After finishing today's fieldwork, you may think this sounds cliché, but I thought that we should not repeat the evil. So it is important that we hand down something to future generations. It was a good opportunity to listen to Ms. Matsumoto's experience. How brave people in Hiroshima were! I was touched with the strength of Hiroshima.

I was shocked to listen to the survivor's story. She was burned on the back and other parts of her body, but she has never given up living. She is very strong. She often wanted to kill herself, but she did not give up living for her grandma. She lived because she had a family member at that time. How important families are! It took 50 years for Ms. Matsumoto to be able to talk about her war experience. My grandma also needed the same time before talking. I want to listen to more stories in her life time and learn the value of peace and what happiness is.

I learned the postwar reality through today's story. I had several opportunities to listen to war stories, but not postwar stories. Her harsh life and that of her family's were beyond my imagination. It is a sin to think nothing of the meaning of the peace that we now enjoy. It is our duty to pass on the post war reality to our future children.

I learned many things today. This was my first time back to the Hiroshima Peace Memorial Museum since I visited there in elementary school. I was embarrassed by my superficial knowledge after listening to the peace volunteers' explanations. I used to think that nothing could be changed by just one person appealing for peace. Nuclear weapons are dreadful. I want to do something; it's my responsibility to help rid the world of nuclear weapons. I realized how happy my life in Japan now is through the survivor's story. She must have suffered to live through all the years after the A-bomb. I want to tell my future children what happened in Hiroshima.

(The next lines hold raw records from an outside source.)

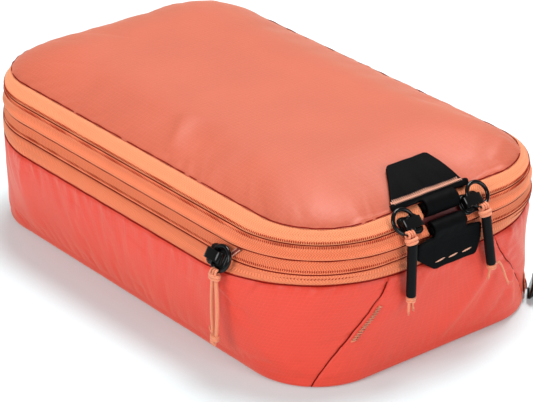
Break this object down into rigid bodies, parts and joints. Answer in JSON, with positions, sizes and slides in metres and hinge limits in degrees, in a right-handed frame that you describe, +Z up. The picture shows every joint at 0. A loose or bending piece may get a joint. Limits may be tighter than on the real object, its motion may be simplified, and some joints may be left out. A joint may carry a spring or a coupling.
{
  "type": "packing cube",
  "caption": "Soft zipped packing cube with a domed hinged lid, an expanding collar, a low compartment, zip sliders with cord pulls and black pull tabs.",
  "frame": {"origin": "centre of the bottom panel, on the surface that the cube stands on", "axes": "+Z up; +Y along the cube's length towards the rear end, where the lid is hinged; -Y is the front end with the pull tabs; +X is the side with the low zip"},
  "size_m": [0.1787, 0.2667, 0.0877],
  "materials": {
    "coral_nylon": "thin satin nylon",
    "orange_tape": "herringbone zip tape",
    "orange_coil": "woven-in zip coil",
    "red_binding": "matt grosgrain binding",
    "black_tab": "matt coated fabric with contrast stitching",
    "black_hardware": "gloss black",
    "black_rubber": "matt",
    "peach_cord": "braided cord"
  },
  "bodies": {
    "base": {"bottom_panel": "coral_nylon", "front_end_panel": "coral_nylon", "rear_end_panel": "coral_nylon", "left_side_panel": "coral_nylon", "right_side_panel": "coral_nylon", "divider_panel": "coral_nylon", "front_left_seam_binding": "red_binding", "front_right_seam_binding": "red_binding", "rear_left_seam_binding": "red_binding", "rear_right_seam_binding": "red_binding", "compression_zip_lower_tape": "orange_tape", "compression_zip_lower_coil": "orange_coil", "expansion_gusset": "coral_nylon", "low_zip_lower_tape": "orange_tape", "low_zip_upper_tape": "orange_tape", "low_zip_coil": "orange_coil"},
    "collar": {"compression_zip_upper_tape": "orange_tape", "compression_zip_upper_coil": "orange_coil", "compression_zip_end_cover": "red_binding", "main_zip_lower_tape": "orange_tape", "main_zip_lower_coil": "orange_coil", "lower_tab": "black_tab", "lower_tab_roll": "black_tab", "lid_hinge_strip": "coral_nylon"},
    "lid": {"lid_panel": "coral_nylon", "main_zip_upper_tape": "orange_tape", "main_zip_upper_coil": "orange_coil", "upper_tab": "black_tab", "upper_tab_roll": "black_tab"},
    "left_main_slider": {"left_main_slider": "black_hardware"},
    "left_pull_ring": {"left_pull_ring": "black_hardware"},
    "left_pull": {"left_pull_hitch": "peach_cord", "left_pull_tube": "black_rubber", "left_pull_tail": "peach_cord"},
    "right_main_slider": {"right_main_slider": "black_hardware"},
    "right_pull_ring": {"right_pull_ring": "black_hardware"},
    "right_pull": {"right_pull_hitch": "peach_cord", "right_pull_tube": "black_rubber", "right_pull_tail": "peach_cord", "right_pull_thread": "peach_cord"},
    "compression_slider": {"compression_slider": "black_hardware"},
    "compression_pull_ring": {"compression_pull_ring": "black_hardware"},
    "compression_pull": {"compression_pull_hitch": "peach_cord", "compression_pull_front_strand": "peach_cord", "compression_pull_rear_strand": "peach_cord", "compression_pull_knot": "peach_cord"},
    "low_zip_slider": {"low_zip_slider": "black_hardware"},
    "low_zip_pull_ring": {"low_zip_pull_ring": "black_hardware"}
  },
  "joints": [
    {"name": "collar_expansion", "type": "slide", "parent": "base", "child": "collar", "axis": [0, 0, 1], "range_m": [0, 0.08], "deforming": ["expansion_gusset"]},
    {"name": "lid_hinge", "type": "hinge", "parent": "collar", "child": "lid", "pos_m": [0, 0.1275, 0.0718], "axis": [-1, 0, 0], "range_deg": [0, 110]},
    {"name": "left_main_slider_travel", "type": "slide", "parent": "lid", "child": "left_main_slider", "axis": [-1, 0, 0], "range_m": [0, 0.009]},
    {"name": "left_ring_swing", "type": "hinge", "parent": "left_main_slider", "child": "left_pull_ring", "pos_m": [-0.0179, -0.12837, 0.07407], "axis": [0, 0.6018, 0.7986], "range_deg": [0, 60]},
    {"name": "left_pull_swing", "type": "hinge", "parent": "left_pull_ring", "child": "left_pull", "pos_m": [-0.0234, -0.13168, 0.06968], "axis": [-1, 0, 0], "range_deg": [0, 100]},
    {"name": "right_main_slider_travel", "type": "slide", "parent": "lid", "child": "right_main_slider", "axis": [1, 0, 0], "range_m": [0, 0.013]},
    {"name": "right_ring_swing", "type": "hinge", "parent": "right_main_slider", "child": "right_pull_ring", "pos_m": [0.0142, -0.12837, 0.07407], "axis": [0, -0.6018, -0.7986], "range_deg": [0, 60]},
    {"name": "right_pull_swing", "type": "hinge", "parent": "right_pull_ring", "child": "right_pull", "pos_m": [0.0197, -0.13168, 0.06968], "axis": [-1, 0, 0], "range_deg": [0, 100]},
    {"name": "compression_slider_travel", "type": "slide", "parent": "collar", "child": "compression_slider", "axis": [0, 1, 0], "range_m": [0, 0.14]},
    {"name": "compression_ring_swing", "type": "hinge", "parent": "compression_slider", "child": "compression_pull_ring", "pos_m": [-0.08563, -0.0749, 0.05728], "axis": [-0.4003, 0, -0.9164], "range_deg": [0, 60]},
    {"name": "compression_pull_swing", "type": "hinge", "parent": "compression_pull_ring", "child": "compression_pull", "pos_m": [-0.08783, -0.0804, 0.05224], "axis": [0, 1, 0], "range_deg": [0, 100]},
    {"name": "low_zip_slider_travel", "type": "slide", "parent": "base", "child": "low_zip_slider", "axis": [0.6845, 0.729, 0], "range_m": [0, 0.012]},
    {"name": "low_zip_ring_swing", "type": "hinge", "parent": "low_zip_slider", "child": "low_zip_pull_ring", "pos_m": [0.0692, -0.11851, 0.00574], "axis": [-0.2097, 0.1969, -0.9577], "range_deg": [0, 60]}
  ]
}
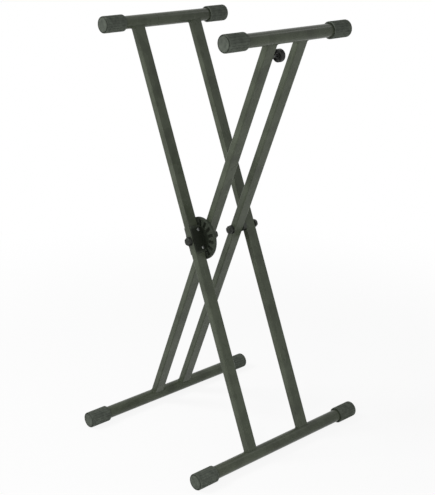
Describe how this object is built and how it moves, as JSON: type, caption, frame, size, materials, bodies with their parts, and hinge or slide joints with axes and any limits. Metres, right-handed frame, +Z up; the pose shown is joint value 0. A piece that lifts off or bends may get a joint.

Today I re-learned tragedies of the A-bomb. I think that all nuclear weapons should be abolished from the earth after knowing the survivors' harsh experiences. Unfortunately there are many nuclear weapons in the world, but I hope to realize a world without nuclear weapons as soon as possible. As I listened to her story, I understood just how lucky we are today. We didn't experience the A-bomb, but have to understand the tragedies of wars and pass them on to the next generations.

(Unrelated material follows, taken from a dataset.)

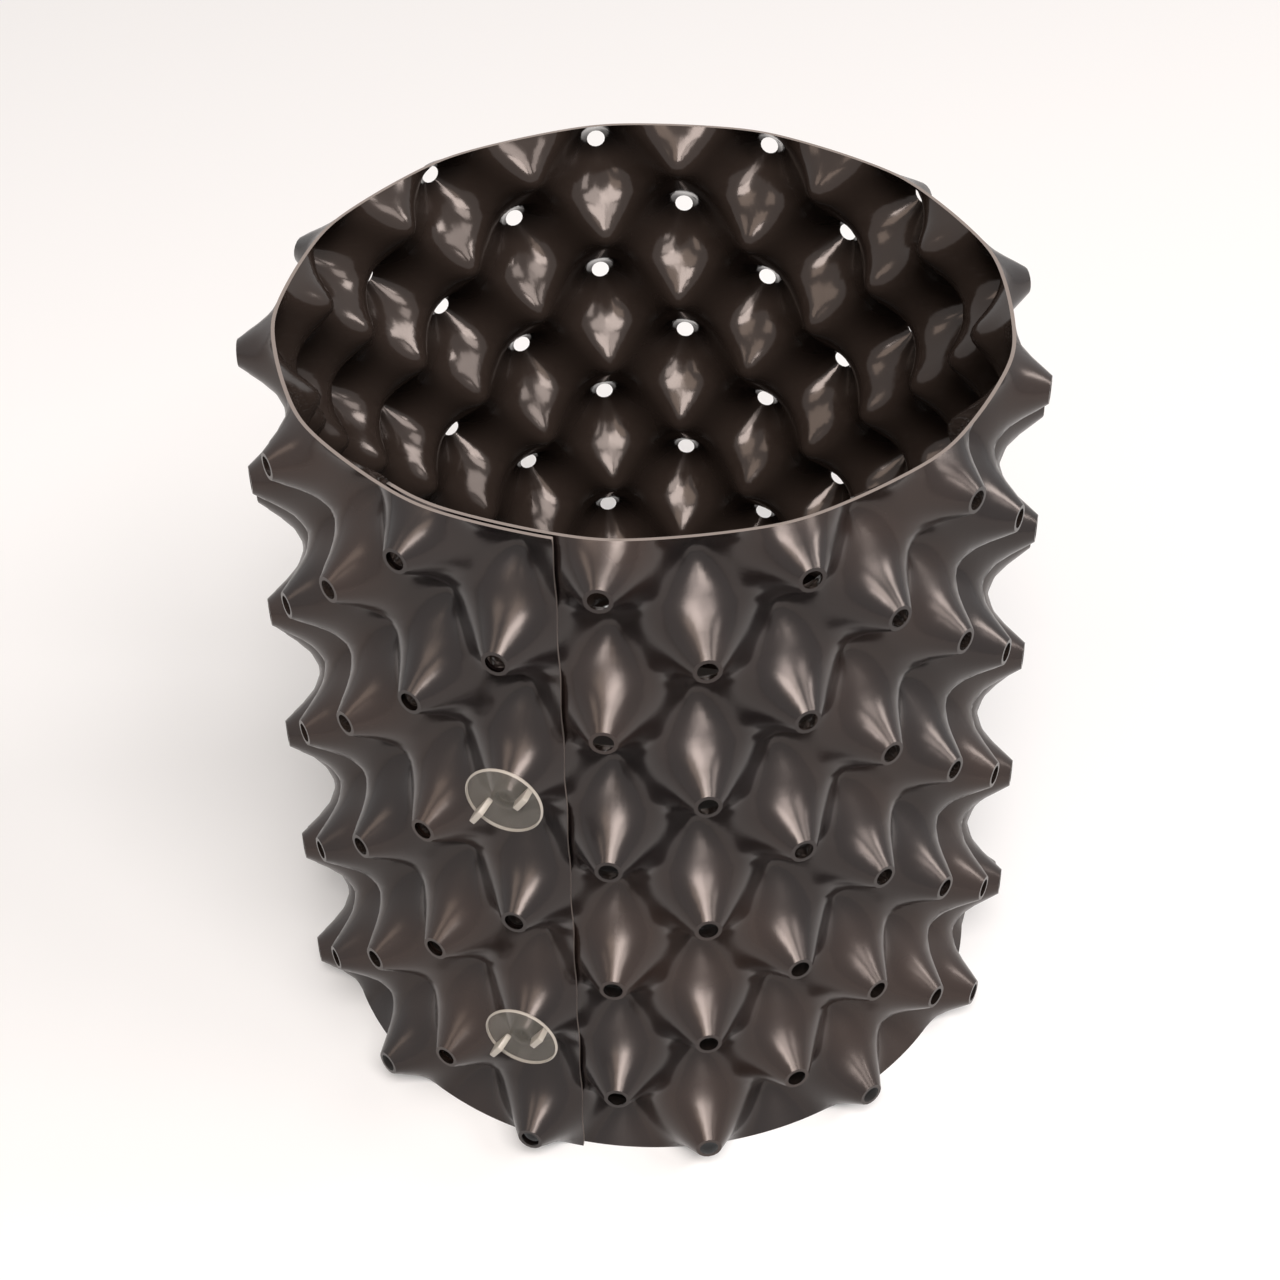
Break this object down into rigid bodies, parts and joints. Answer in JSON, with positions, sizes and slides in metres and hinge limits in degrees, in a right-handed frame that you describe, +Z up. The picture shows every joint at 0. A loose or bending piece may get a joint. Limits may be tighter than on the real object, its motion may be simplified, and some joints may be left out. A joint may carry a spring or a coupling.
{
  "type": "air pruning plant pot",
  "caption": "Round plant pot rolled from a sheet of cones that lean out and in by turns, with air holes in the outward tips, a seam held by round-headed screws and a drained base plate.",
  "frame": {"origin": "on the pot's upright axis, level with the foot edge it stands on", "axes": "+Z up along the pot's axis to the open rim, -Y towards the side with the seam and the screws, +X to the right of it"},
  "size_m": [0.2831, 0.2844, 0.2985],
  "materials": {
    "wall": "black-brown vacuum-formed sheet, satin outside and glossy inside",
    "base": "black moulded plastic",
    "screws": "smoky translucent moulded plastic"
  },
  "bodies": {
    "root": {"wall_sheet": "wall", "base_plate": "base", "fixing_screws": "screws"}
  },
  "joints": []
}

Can we share the tragedies and reality of the A-bombings only in this kind of planned event like this fieldwork? If the memories of the A-bomb are stored only in the Peace Memorial Museum, then it would be difficult for our generation to face its reality. How should we hand down the "real voices of survivors' experiences" to the next generations?

I noticed my shallow knowledge on the A-bomb and wars through today's talk. Before listening to the stories, I thought that we could not avoid wars and conflicts, which are a part of human history, and which have been generating casualties. However, today I think that we should try to make a world without any conflicts before defining human history as war history.

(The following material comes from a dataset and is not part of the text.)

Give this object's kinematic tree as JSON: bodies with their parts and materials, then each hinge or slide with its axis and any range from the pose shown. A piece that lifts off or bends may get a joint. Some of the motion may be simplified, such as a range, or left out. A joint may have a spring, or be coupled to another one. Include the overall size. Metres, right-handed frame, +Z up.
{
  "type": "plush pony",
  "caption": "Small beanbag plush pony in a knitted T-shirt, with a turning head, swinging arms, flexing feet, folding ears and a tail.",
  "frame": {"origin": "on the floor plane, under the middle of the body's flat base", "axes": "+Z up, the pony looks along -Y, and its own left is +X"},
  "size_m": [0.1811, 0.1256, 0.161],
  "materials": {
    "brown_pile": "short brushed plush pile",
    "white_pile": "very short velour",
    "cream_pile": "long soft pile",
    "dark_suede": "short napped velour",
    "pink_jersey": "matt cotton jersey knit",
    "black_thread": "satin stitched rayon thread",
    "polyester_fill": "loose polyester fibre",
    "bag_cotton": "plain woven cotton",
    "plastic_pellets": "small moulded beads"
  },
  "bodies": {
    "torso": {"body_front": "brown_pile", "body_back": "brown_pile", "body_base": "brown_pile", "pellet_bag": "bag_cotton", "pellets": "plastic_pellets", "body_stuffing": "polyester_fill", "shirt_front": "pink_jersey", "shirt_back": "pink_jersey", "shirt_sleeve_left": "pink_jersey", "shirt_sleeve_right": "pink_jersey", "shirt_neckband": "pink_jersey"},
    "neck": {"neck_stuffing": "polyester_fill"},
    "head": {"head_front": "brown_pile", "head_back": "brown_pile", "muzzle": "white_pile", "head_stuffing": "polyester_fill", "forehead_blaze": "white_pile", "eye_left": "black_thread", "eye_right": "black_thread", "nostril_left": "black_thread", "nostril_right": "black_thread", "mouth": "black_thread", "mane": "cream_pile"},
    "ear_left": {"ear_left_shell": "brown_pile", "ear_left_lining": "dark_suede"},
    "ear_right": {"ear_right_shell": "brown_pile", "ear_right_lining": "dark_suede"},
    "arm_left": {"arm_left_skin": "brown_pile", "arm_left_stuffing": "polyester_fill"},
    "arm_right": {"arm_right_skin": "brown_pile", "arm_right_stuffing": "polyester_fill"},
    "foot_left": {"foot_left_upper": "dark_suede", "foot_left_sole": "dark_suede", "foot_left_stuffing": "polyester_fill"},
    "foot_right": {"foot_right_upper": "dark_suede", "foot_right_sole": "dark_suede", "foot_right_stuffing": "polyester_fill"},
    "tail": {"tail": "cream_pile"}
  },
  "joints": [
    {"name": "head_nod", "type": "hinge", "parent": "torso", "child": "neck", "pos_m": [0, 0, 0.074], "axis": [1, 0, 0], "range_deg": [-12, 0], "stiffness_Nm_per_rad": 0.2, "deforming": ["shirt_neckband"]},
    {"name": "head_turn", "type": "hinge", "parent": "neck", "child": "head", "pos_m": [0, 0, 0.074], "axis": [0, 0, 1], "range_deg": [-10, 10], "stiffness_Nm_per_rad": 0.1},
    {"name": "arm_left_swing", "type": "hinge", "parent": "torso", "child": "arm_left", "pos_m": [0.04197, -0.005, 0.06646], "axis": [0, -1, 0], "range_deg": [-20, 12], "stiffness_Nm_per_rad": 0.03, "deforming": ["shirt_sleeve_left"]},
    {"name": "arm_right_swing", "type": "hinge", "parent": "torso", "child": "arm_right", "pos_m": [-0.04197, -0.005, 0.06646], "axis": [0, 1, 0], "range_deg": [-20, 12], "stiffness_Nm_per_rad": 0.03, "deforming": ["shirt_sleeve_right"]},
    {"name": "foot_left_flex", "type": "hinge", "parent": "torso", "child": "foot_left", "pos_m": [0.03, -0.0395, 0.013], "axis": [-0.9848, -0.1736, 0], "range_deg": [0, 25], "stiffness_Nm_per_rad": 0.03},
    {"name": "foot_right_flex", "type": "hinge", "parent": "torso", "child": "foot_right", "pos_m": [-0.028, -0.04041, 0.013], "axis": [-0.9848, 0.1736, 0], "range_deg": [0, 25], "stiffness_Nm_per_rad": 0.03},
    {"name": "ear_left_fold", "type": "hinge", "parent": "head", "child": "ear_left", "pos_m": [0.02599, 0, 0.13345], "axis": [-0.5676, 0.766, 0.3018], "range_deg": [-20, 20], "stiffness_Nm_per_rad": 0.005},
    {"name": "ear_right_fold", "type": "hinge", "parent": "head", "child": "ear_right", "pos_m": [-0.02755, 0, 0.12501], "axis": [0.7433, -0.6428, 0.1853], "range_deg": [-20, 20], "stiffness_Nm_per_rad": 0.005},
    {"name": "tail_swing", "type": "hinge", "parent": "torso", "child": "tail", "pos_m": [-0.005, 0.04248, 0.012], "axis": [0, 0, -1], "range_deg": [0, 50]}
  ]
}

The fieldwork deeply conveyed the real feelings of the war victims and survivors who miraculously escaped from death. We have to abolish nuclear weapons because they inflict tremendous pain physically and psychologically on us. I was embarrassed that foreign youth are much more interested in the A-bomb than us in Hiroshima. Thank you for telling us about the harsh experiences. Thank you for telling us to live for the moment. It is our duty to hand what we have learned down to future generations. I was moved very much.

This field brought me back to the Hiroshima Peace Memorial Museum for the first time in a long time. I learned that the war lasted psychologically for the 65 years after the end of the Second World War in 1945. It is our duty to deal with many issues. Through Ms. Ikeda's story, I understood that the A-bomb and wars will destroy people physically and psychologically. Just listening to her story made me feel hopeless, let alone how hard the survivors' actual lives were! Our next generation won't be able to listen to A-bomb survivors' stories directly. Therefore, it is our duty to fully understand survivors' messages and hand them down to people of the world.